The entire premise behind Teenage Mutant Ninja Turtles has always been ridiculous. Its initial inception started out as a bit of fun between two friends, Peter Laird and Kevin Eastman, riffing on some of the more popular comic books of the day, like Daredevil and Cerebus. Since then, it has had multiple incarnations on the big and small screen (with varying degrees of success and acclaim), as well as numerous forms of merchandise. I can still remember playing with my cousin’s Turtle Van.
The inevitable reboot of the franchise has just reached our shores – and with Michael Bay’s involvement and the director of Battle: Los Angeles at the helm, how bad could it be?
• Director: Jonathan Liebesman
• Exhibition: 2D
• Rating: 12A
• Run Time: 101 mins
In the beginning, the ridiculous nature of the TMNT brand attracted me to it. The story revolves around four sibling turtles that become bigger and more intelligent due to a man-made mutagen. Taught martial arts by their sensei, an equally mutated rat named Splinter, they become the hidden guardians of the city of New York. In the comics and cartoons, their adventures involved time-travel, dimension-swapping and alien attacks.
So it is disappointing that the movie seems to forgo this core silliness to try to make a more grounded film. Being honest, I probably should have assumed that this would be the case when I saw the designs for the mutated brothers. The turtles just look far too busy – reminiscent of Michael Bay’s other blockbuster 80’s franchise.
Liebesman, the newest member of Team Bay, has focussed on the wrong member(s) of the cast. People are paying to see the four augmented terrapins kick ass, not the story of an aspiring journalist with no sense of threat or danger. Megan Fox plays April O’Neil as a driven young reporter, but her role is so underwritten that you never really get a sense of who she is and what is actually driving her in the first place.
A convoluted and muddy history between her and the turtles has been created. While I am not overly precious when it comes to our heroes’ backstory, they really have made a bit of a mess of it here. Some may consider the next point to be a bit of a spoiler so those who want to go in clean should avoid the rest of this paragraph. One of my biggest bugbears lies in the fact that Splinter is not a former human who becomes a rat through mutation but starts out as a normal rat himself. This is not a big issue in itself, but the original version explained that he was a martial arts master before his transformation. The new version has him learn his skills from a conveniently placed book…
Before I go on, I’d like to say it isn’t all bad. For instance, I actually like the characterisations of the turtles themselves. Leonardo is still the stoic leader, Raphael is the aggressive black sheep in the family, Donatello is the brains of the outfit and Michelangelo is the overly-enthusiastic man-child. They are thinly-drawn but certainly project more personality than any of the Transformers ever did. Their interactions also form the best moments of humour in the movie.
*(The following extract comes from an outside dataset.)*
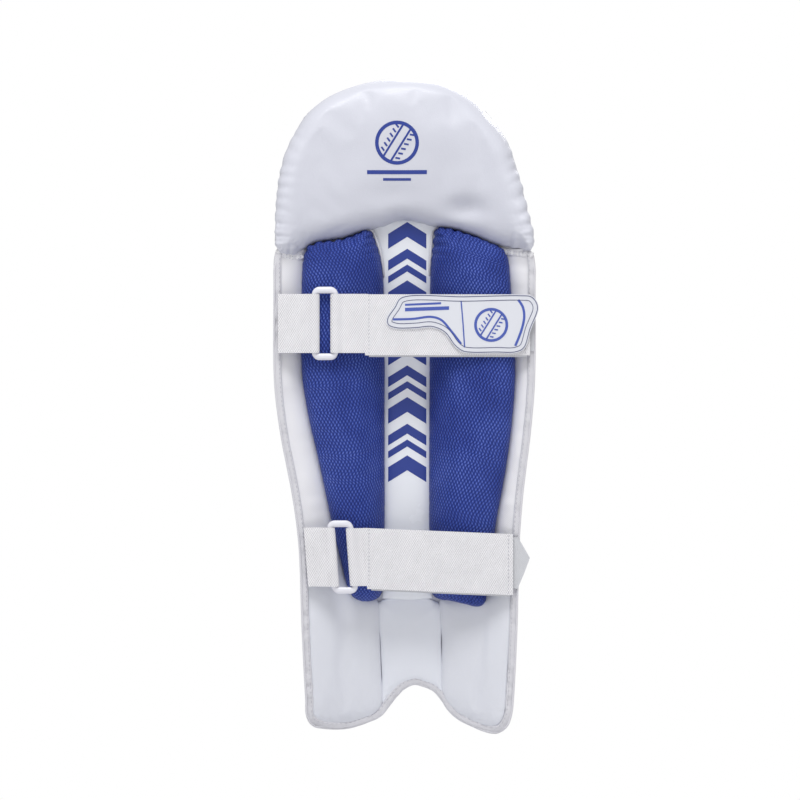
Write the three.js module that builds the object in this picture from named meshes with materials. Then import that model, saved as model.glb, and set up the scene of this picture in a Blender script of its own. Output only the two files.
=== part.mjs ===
// Wicket-keeping cricket leg pad, lying open with its straps towards -Y.
// Millimetres. +Z runs up the leg, +Y is the front face that meets the ball,
// +X is the side where the free ends of the straps close.
import * as THREE from 'three';

// ---- Driving dimensions ----
const TOTAL_HEIGHT = 655;
const KNEE_LINE = 487; // height of the flex line between shin section and top hat
const HOLLOW = 38; // how far the wings come back past the middle of the shin
const WALL = 1.6; // cover material with its stitched lining
const GAP = 2.6; // space between a foam core and its cover
const SEAT = 1.6; // space between a padded piece and what it is sewn to
const BOARD = 4;
const CORE_INSET = 0.975; // how far a foam core stops short of its cover's sides
const LINING = 1.2;
const LINING_SEAT = 2.2; // space behind the lining on the curve of the wings
const BINDING_WIDTH = 6;
const BINDING_DEPTH = 3.4;

const ROLLS = 7; // vertical rolls on the front of the shin
const ROLL_RISE = 18;
const KNEE_ROLL_RISE = 25;
const TOP_FRONT_RISE = 17;
const BOLSTER_RISE = 31;
const INSTEP_RISE = 10;
const CUSHION_RISE = 30;
const CHANNEL_DEPTH = 6;

const STRAP_THICKNESS = 2.4;
const WEBBING = 1.4; // one layer of strap webbing
const BAR_RADIUS = 2.5; // round side bars of the plastic ring
const RING_SPAN = 21; // from one side bar's middle to the other's
const LOOP_BORE = 3.1; // inside radius of the webbing fold round a bar

// ---- Outline of the pad, as [height, x] ----
const leftEdge = smooth([
  [0, -97], [30, -99], [110, -103], [190, -106], [243, -113], [300, -124], [355, -130.5],
  [440, -131], [507, -130], [555, -127], [587, -118], [603, -109], [619, -98], [635, -79],
  [645, -58], [651, -39], [TOTAL_HEIGHT, -16],
]);
const rightEdge = smooth([
  [0, 104], [30, 108], [110, 112], [190, 114], [243, 118], [300, 125], [355, 129.5],
  [440, 130], [487, 129], [523, 123], [555, 116], [587, 106], [603, 96], [619, 81],
  [635, 66], [645, 48], [651, 33], [TOTAL_HEIGHT, 10],
]);
// Lower edge, two rounded lobes with an arch over the foot between them, as [x, height]
const footEdge = smooth([
  [-97, 14], [-88, 7], [-68, 3.5], [-56, 4], [-39, 9], [-26, 15], [-15, 29], [-4, 41], [9, 47],
  [22, 44], [36, 36], [44, 23], [54, 13], [68, 6], [83, 1], [96, 2.5], [104, 13],
]);
// Lower edge of the top hat cushion, arched over the two bolsters, as [x, height]
const cushionEdge = smooth([
  [-130, 489], [-105, 492], [-83, 505], [-45, 511], [-5, 521], [17, 517], [35, 514],
  [65, 507], [100, 494], [130, 488],
]);
const boneEdge = {
  left: { outer: smooth([[131, -56], [212, -74], [269, -86], [327, -99], [365, -104],
    [451, -104], [490, -101], [510, -96]]),
  inner: smooth([[131, -23], [205, -20.5], [460, -20.5], [490, -25], [510, -32]]) },
  right: { inner: smooth([[131, 26], [205, 25], [460, 25.5], [490, 27], [510, 33]]),
    outer: smooth([[126, 80], [212, 92], [269, 102], [327, 109], [365, 111], [444, 107],
      [481, 104], [510, 98]]) },
};
const SEAM_LEFT = profile([[0, -24], [135, -28]]);
const SEAM_RIGHT = profile([[0, 38], [135, 35]]);
const INSTEP_SHOULDER = 213; // where the instep covers end beside the bolsters

// ---- Small maths helpers ----
function mix(a, b, share) {
  return a + (b - a) * share;
}

// Straight lines through [position, value] pairs.
function profile(points) {
  return (at) => {
    let next = 1;
    while (next < points.length - 1 && at > points[next][0]) {
      next += 1;
    }
    const [from, low] = points[next - 1];
    const [to, high] = points[next];
    return mix(low, high, THREE.MathUtils.clamp((at - from) / (to - from), 0, 1));
  };
}

// A smooth curve through [position, value] pairs, held level past its ends.
function smooth(points) {
  const slope = (i) => {
    const [from, low] = points[Math.max(i - 1, 0)];
    const [to, high] = points[Math.min(i + 1, points.length - 1)];
    return (high - low) / (to - from);
  };
  return (at) => {
    let next = 1;
    while (next < points.length - 1 && at > points[next][0]) {
      next += 1;
    }
    const [from, low] = points[next - 1];
    const [to, high] = points[next];
    const t = THREE.MathUtils.clamp((at - from) / (to - from), 0, 1);
    const run = to - from;
    const lowPart = low * (1 + 2 * t) * (1 - t) ** 2 + high * t * t * (3 - 2 * t);
    const slopePart = slope(next - 1) * run * t * (1 - t) ** 2
      - slope(next) * run * t * t * (1 - t);
    return lowPart + slopePart;
  };
}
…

The rest of the cast are merely sketched in. Outside of Fox, Will Arnett’s Vern Fenwick is the comic relief who I didn’t find funny. Whoopi Goldberg’s Channel 6 news editor Bernadette Thompson is practically a cameo. William Fichtner can usually be relied upon to elevate poor material, but his motivation is so poorly explained and the majority of his scenes involve so much exposition that I simply lost interest in his character.
The aspect of the movie I expected to be the strongest was the action set-pieces. However, the various fights are soulless and lack any form of tension and the major chase scene in the movie just fails to excite. I was more entertained by the elevator-set musical interlude the turtles start doing to pass the time than I was during the battle that scene acts as a preamble for!
Teenage Mutant Ninja Turtles is a failed attempt to re-launch a normally silly franchise. The sheer lack of fun kills it – what could have been a unique take on the comic book movie formula has turned into one of its most generic examples. If you are looking to spend time with some heroes in a half-shell, I would recommend the 2007 TMNT movie over this.